When James said last week that “this is probably the best” basketball he’s ever played, it seemed preposterous. Not only has he lost a half step at 30 years old, but he also entered the Finals shooting 26.8 percent from outside the paint in the postseason. That talk was mere lip service, a way for LeBron to quiet criticism of his inefficiency and give himself confidence as his sixth NBA Finals approached.

After watching James grind for 83 points (39.7 percent FGs), 24 rebounds, and 17 assists over two games against the league’s best defense in a wildly hostile environment, it’s suddenly easy to believe that he really has never been better. And if that’s the case, all he might need from those ragtag teammates to end his city’s 50-year championship drought is consistently dogged defense and opportunistic scoring – attributes that LeBron admits aren’t quite pretty.

“It’s the grit squad that we have. It’s not cute at all. If you’re looking for us to play sexy, cute basketball, then that’s not us,” he said. “That’s not us right now. Everything is tough. You know, we’re going to come in with an aggressive mindset defensively and offensively. And for us to win a Finals game shooting 32 percent from the field, it’s just a testament of how gritty we can be. It has to be that for the rest of the series, no matter how many games it takes.”

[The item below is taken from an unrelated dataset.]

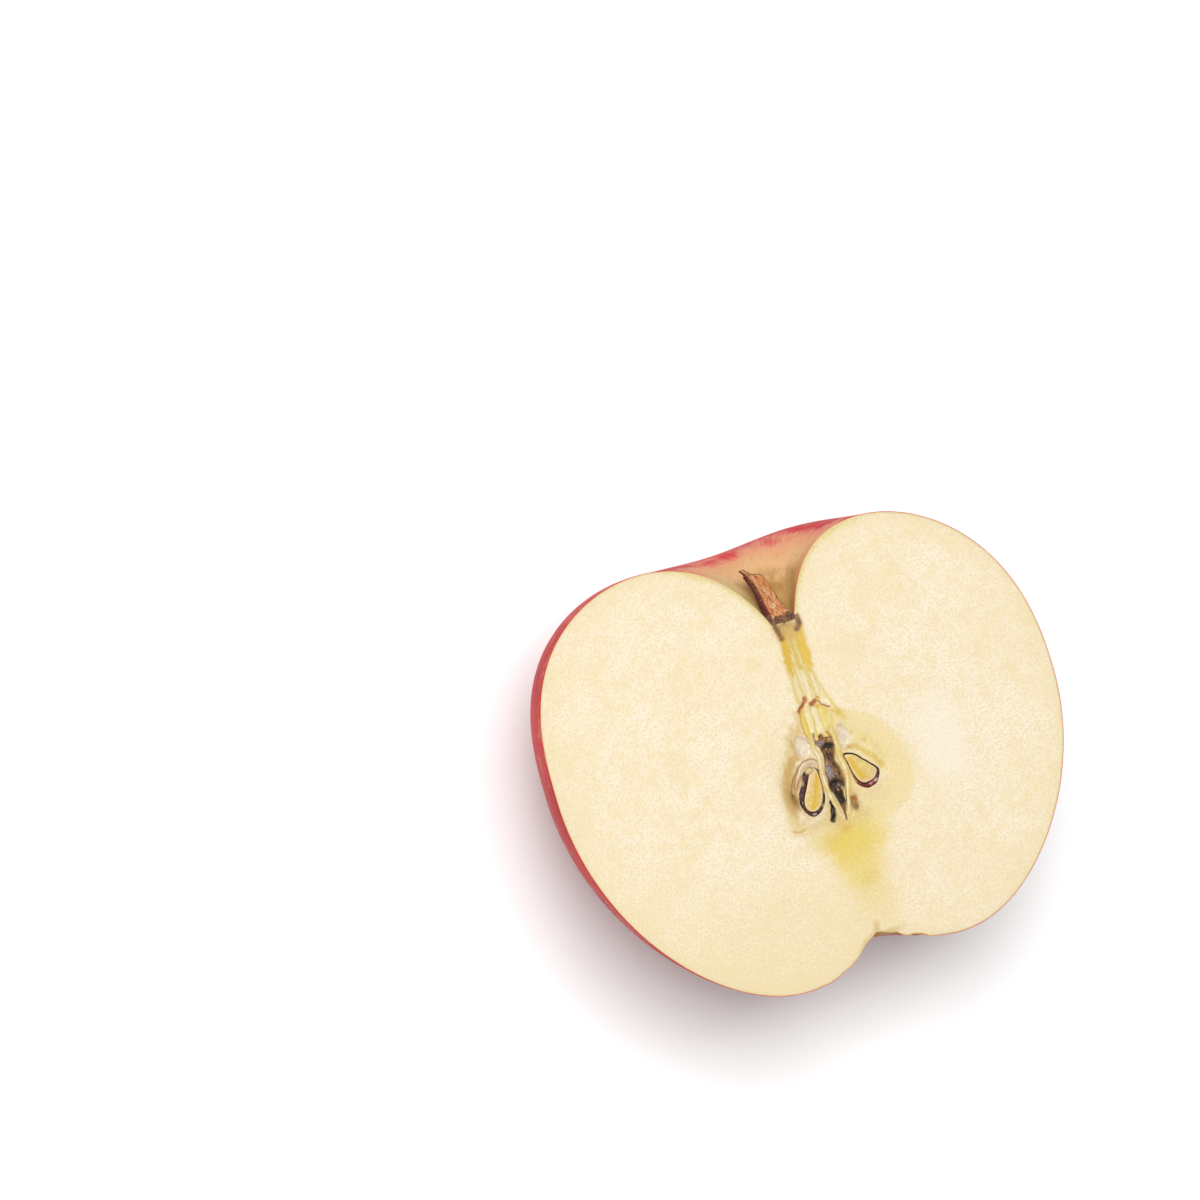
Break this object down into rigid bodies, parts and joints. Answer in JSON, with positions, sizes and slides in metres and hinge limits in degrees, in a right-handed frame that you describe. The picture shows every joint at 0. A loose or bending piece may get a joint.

James thought he’d be playing a different way when he made the decision to return to Northeast Ohio last summer. But after Game 2, it’s become increasingly evident that the misfortune necessitating that change could ultimately be for the best.

This team originally had no plans of winning ugly. Now that it’s happening, though, perhaps the Cavaliers have found the only identity that would ever propel them to victory on the game’s biggest stage. And with just three more wins, they’ll have the game’s biggest prize to show for it, too.